Source excerpt:
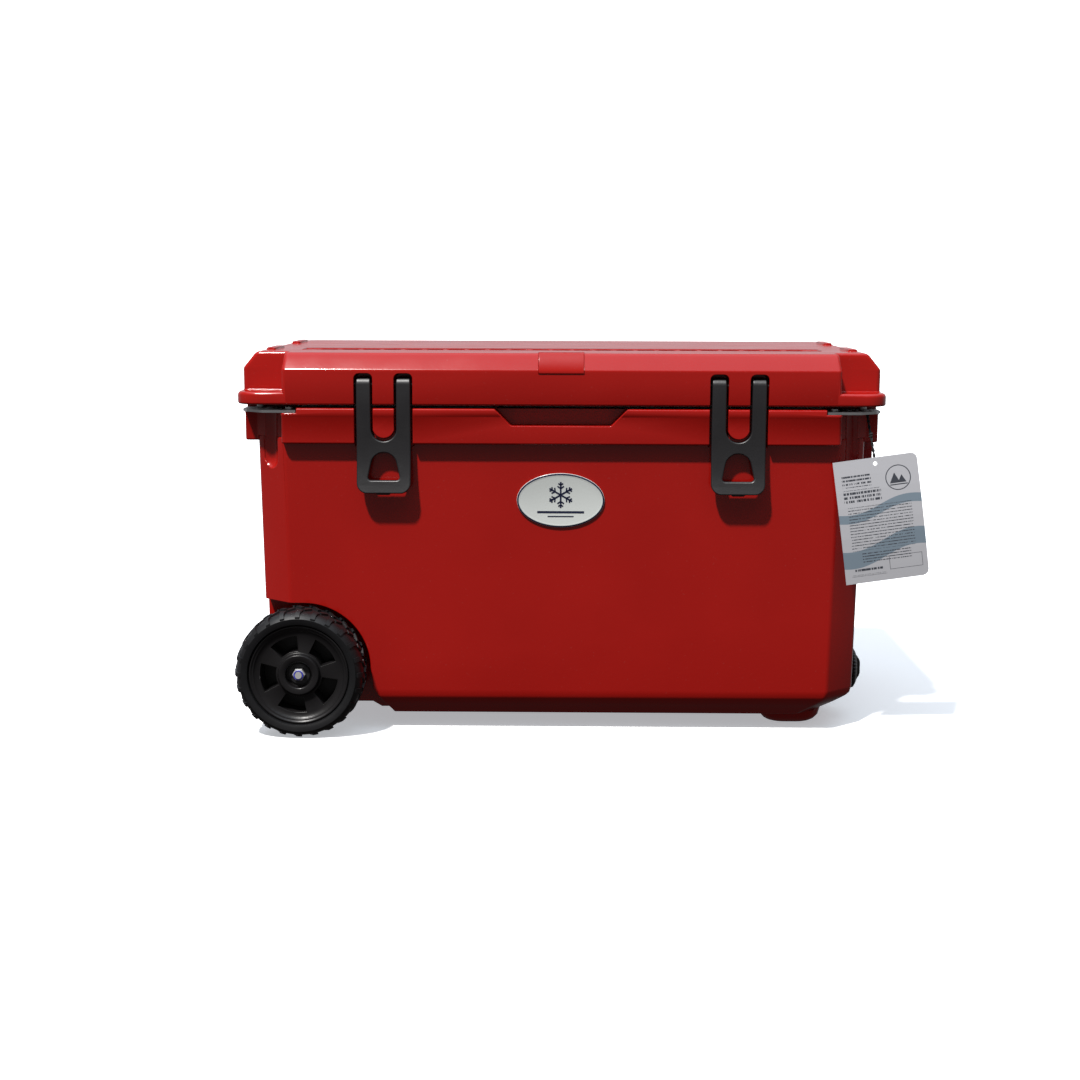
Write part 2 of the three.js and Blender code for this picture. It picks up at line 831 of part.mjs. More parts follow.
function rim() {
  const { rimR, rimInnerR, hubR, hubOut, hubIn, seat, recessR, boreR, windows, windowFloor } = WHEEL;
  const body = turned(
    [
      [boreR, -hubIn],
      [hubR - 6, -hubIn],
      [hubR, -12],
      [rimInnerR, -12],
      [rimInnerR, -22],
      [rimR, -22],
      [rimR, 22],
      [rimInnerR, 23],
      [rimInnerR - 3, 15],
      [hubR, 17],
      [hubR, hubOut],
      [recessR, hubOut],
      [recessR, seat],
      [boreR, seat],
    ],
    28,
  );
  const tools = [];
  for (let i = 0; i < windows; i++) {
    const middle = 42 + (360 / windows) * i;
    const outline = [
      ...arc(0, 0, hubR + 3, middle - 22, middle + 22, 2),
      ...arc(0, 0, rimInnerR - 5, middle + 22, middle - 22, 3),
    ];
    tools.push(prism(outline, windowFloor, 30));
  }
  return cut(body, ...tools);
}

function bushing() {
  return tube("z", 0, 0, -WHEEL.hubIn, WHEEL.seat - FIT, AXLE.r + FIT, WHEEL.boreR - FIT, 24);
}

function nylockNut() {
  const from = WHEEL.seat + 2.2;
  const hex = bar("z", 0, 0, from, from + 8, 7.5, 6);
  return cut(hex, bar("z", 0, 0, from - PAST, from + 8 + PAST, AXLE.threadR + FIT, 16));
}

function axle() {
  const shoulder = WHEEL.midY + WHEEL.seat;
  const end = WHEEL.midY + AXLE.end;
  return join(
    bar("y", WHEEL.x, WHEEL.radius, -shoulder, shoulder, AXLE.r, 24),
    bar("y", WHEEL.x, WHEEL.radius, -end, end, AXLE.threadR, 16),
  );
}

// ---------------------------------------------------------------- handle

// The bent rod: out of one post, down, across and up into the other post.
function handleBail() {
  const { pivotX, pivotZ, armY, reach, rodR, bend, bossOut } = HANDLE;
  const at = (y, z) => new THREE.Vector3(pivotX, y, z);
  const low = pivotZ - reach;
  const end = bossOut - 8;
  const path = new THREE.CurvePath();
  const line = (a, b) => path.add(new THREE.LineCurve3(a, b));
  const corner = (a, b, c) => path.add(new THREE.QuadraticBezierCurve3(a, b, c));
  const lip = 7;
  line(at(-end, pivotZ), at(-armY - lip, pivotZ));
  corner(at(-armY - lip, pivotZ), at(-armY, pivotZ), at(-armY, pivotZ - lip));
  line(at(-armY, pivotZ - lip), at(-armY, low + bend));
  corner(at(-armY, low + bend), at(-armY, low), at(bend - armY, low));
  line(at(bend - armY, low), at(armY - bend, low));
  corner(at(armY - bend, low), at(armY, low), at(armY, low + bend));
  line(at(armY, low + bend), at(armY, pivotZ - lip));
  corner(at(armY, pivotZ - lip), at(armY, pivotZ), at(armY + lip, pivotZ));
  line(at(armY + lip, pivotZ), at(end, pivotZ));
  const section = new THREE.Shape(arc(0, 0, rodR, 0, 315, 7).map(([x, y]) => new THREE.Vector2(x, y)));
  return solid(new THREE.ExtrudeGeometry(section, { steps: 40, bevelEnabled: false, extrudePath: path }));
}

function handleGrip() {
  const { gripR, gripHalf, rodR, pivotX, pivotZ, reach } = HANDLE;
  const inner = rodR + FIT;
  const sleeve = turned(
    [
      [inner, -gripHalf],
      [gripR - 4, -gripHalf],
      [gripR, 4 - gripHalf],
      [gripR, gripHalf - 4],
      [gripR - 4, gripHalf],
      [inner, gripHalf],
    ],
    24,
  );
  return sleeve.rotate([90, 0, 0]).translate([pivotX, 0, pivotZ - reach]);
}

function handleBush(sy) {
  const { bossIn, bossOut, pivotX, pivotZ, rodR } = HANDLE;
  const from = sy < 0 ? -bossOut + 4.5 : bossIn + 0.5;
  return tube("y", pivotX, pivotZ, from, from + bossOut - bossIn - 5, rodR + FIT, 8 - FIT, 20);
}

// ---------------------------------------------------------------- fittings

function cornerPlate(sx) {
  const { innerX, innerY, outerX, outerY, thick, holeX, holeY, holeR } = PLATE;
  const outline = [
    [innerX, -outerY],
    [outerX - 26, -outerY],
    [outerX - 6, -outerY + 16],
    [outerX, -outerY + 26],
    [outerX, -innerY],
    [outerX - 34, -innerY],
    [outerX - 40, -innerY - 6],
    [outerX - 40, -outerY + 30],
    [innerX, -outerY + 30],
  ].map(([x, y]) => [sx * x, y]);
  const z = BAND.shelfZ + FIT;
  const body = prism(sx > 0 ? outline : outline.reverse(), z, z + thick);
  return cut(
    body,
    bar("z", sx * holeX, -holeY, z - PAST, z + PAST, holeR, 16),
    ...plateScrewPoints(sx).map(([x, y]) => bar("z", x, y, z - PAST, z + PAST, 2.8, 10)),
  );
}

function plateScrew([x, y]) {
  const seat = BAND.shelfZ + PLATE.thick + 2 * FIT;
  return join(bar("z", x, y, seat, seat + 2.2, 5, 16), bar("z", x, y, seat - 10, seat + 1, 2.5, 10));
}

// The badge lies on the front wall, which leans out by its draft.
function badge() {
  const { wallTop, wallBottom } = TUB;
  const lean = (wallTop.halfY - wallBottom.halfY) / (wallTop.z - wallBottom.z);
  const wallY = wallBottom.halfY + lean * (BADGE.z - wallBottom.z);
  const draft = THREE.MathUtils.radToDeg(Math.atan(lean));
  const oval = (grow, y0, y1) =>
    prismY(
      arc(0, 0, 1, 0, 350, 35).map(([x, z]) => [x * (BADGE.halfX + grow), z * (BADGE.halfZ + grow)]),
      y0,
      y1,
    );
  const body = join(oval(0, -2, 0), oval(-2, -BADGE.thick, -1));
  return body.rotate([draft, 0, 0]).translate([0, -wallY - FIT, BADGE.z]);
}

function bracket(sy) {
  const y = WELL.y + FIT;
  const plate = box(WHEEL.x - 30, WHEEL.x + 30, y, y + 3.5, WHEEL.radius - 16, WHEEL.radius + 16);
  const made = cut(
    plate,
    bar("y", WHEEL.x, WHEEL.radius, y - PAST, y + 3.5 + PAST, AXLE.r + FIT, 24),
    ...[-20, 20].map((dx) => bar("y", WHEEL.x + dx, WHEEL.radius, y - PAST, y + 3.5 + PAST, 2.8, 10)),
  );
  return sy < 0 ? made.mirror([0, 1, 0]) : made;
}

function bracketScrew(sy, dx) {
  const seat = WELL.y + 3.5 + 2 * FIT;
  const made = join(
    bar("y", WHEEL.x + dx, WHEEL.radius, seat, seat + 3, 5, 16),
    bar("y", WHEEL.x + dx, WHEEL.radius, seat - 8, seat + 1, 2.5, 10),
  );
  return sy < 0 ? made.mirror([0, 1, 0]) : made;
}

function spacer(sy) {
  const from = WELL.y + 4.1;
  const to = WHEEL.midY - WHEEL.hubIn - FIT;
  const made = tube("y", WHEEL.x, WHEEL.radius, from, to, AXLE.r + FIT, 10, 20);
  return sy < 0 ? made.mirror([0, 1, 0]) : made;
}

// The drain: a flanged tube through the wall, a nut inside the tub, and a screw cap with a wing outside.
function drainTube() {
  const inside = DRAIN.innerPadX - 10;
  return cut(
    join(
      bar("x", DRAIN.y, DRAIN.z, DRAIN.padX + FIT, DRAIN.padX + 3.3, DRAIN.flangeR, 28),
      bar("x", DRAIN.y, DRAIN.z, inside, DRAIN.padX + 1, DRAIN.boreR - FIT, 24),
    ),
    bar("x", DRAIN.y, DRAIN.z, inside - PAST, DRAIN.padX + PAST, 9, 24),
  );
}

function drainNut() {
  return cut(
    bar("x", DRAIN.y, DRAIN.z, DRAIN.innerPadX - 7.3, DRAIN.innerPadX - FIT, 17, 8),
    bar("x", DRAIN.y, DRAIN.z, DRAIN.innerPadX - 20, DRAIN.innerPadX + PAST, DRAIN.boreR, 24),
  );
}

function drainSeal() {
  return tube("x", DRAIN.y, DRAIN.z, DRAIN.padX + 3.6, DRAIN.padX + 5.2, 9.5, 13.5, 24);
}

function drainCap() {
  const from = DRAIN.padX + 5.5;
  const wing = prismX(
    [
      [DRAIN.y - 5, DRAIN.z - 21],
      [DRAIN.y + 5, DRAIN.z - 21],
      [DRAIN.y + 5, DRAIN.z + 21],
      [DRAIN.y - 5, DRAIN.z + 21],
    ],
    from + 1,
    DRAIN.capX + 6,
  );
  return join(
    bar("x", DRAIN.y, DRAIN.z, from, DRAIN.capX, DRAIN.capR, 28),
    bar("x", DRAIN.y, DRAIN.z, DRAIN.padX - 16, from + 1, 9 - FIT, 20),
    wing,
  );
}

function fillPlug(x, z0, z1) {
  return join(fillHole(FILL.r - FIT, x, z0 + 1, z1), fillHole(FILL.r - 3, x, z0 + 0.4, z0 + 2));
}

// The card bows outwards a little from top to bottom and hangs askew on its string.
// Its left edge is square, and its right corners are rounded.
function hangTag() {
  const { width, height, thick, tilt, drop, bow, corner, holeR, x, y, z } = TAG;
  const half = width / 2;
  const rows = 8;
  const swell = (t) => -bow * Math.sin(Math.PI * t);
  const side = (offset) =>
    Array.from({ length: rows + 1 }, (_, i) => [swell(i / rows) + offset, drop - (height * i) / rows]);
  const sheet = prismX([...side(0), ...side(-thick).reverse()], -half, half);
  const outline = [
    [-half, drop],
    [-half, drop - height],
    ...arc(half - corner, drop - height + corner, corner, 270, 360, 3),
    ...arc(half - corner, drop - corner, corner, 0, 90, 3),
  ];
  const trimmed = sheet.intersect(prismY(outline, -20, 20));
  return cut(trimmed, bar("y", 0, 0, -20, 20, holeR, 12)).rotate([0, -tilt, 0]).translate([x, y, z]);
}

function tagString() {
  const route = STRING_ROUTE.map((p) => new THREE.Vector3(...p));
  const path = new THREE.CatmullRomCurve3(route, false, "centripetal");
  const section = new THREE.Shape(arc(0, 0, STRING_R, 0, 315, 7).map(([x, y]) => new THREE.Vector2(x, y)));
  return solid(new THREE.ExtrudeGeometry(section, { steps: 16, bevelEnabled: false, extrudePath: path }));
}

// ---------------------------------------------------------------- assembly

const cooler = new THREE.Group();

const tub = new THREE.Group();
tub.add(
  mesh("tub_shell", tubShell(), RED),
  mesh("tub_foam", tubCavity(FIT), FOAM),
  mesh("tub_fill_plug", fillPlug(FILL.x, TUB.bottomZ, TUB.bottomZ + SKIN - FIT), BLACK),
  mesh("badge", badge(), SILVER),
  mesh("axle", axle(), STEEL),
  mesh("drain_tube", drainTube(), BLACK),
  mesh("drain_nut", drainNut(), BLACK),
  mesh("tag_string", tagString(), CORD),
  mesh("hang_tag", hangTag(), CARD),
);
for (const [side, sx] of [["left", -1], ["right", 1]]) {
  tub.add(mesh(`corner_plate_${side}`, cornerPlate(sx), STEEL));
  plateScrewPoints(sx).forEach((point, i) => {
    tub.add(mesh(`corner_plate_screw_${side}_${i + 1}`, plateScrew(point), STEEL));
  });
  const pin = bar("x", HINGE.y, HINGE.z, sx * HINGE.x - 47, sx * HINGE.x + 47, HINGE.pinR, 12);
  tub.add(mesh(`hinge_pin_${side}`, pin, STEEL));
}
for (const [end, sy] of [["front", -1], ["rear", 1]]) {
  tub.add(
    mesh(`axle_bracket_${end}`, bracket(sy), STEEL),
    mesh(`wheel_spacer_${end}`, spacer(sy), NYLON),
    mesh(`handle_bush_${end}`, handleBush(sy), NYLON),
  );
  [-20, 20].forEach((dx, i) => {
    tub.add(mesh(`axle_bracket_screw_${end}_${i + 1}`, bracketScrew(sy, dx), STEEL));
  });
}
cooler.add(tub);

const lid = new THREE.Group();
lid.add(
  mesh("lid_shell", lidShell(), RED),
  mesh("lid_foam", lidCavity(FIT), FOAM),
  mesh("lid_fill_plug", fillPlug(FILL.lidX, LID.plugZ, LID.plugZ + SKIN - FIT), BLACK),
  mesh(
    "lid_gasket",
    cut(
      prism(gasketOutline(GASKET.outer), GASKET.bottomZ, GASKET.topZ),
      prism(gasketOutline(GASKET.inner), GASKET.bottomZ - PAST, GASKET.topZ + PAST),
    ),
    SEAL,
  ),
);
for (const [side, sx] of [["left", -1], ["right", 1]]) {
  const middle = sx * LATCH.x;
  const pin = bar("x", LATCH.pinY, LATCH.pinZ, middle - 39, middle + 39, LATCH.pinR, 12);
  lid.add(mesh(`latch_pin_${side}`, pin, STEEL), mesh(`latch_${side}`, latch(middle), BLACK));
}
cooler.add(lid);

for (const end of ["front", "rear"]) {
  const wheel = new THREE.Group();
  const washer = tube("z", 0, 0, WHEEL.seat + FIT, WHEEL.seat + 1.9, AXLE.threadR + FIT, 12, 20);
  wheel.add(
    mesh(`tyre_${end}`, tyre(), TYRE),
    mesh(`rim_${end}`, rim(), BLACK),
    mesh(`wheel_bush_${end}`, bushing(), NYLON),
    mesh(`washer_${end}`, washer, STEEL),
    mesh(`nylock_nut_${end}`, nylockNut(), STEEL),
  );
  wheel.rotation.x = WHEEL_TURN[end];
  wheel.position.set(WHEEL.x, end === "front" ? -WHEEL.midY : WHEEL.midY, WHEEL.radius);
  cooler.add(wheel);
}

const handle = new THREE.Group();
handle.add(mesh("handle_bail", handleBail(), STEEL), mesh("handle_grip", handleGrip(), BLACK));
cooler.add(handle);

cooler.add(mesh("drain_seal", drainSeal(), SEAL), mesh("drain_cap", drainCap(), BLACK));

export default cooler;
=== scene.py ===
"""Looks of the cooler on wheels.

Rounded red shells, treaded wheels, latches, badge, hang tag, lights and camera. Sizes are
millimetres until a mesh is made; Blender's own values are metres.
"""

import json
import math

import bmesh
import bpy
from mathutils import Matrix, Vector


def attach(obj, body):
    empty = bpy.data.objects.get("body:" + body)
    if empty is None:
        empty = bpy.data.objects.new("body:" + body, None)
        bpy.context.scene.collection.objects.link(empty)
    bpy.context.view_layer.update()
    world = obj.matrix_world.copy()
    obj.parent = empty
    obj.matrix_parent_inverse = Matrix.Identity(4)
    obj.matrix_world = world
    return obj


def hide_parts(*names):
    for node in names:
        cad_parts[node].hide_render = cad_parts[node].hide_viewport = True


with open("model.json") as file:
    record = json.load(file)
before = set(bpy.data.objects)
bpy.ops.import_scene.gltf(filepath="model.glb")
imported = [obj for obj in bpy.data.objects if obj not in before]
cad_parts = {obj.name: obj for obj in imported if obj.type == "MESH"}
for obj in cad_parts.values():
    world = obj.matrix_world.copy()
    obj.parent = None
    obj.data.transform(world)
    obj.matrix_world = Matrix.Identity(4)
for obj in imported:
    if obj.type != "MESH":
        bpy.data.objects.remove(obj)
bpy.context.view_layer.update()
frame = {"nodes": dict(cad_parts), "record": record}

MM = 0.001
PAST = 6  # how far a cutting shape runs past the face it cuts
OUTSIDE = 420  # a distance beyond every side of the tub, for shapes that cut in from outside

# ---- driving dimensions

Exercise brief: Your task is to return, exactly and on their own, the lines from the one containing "const handle = new THREE.Group();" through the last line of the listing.

Completed task:
const handle = new THREE.Group();
handle.add(mesh("handle_bail", handleBail(), STEEL), mesh("handle_grip", handleGrip(), BLACK));
cooler.add(handle);

cooler.add(mesh("drain_seal", drainSeal(), SEAL), mesh("drain_cap", drainCap(), BLACK));

export default cooler;
=== scene.py ===
"""Looks of the cooler on wheels.

Rounded red shells, treaded wheels, latches, badge, hang tag, lights and camera. Sizes are
millimetres until a mesh is made; Blender's own values are metres.
"""

import json
import math

import bmesh
import bpy
from mathutils import Matrix, Vector


def attach(obj, body):
    empty = bpy.data.objects.get("body:" + body)
    if empty is None:
        empty = bpy.data.objects.new("body:" + body, None)
        bpy.context.scene.collection.objects.link(empty)
    bpy.context.view_layer.update()
    world = obj.matrix_world.copy()
    obj.parent = empty
    obj.matrix_parent_inverse = Matrix.Identity(4)
    obj.matrix_world = world
    return obj


def hide_parts(*names):
    for node in names:
        cad_parts[node].hide_render = cad_parts[node].hide_viewport = True


with open("model.json") as file:
    record = json.load(file)
before = set(bpy.data.objects)
bpy.ops.import_scene.gltf(filepath="model.glb")
imported = [obj for obj in bpy.data.objects if obj not in before]
cad_parts = {obj.name: obj for obj in imported if obj.type == "MESH"}
for obj in cad_parts.values():
    world = obj.matrix_world.copy()
    obj.parent = None
    obj.data.transform(world)
    obj.matrix_world = Matrix.Identity(4)
for obj in imported:
    if obj.type != "MESH":
        bpy.data.objects.remove(obj)
bpy.context.view_layer.update()
frame = {"nodes": dict(cad_parts), "record": record}

MM = 0.001
PAST = 6  # how far a cutting shape runs past the face it cuts
OUTSIDE = 420  # a distance beyond every side of the tub, for shapes that cut in from outside

# ---- driving dimensions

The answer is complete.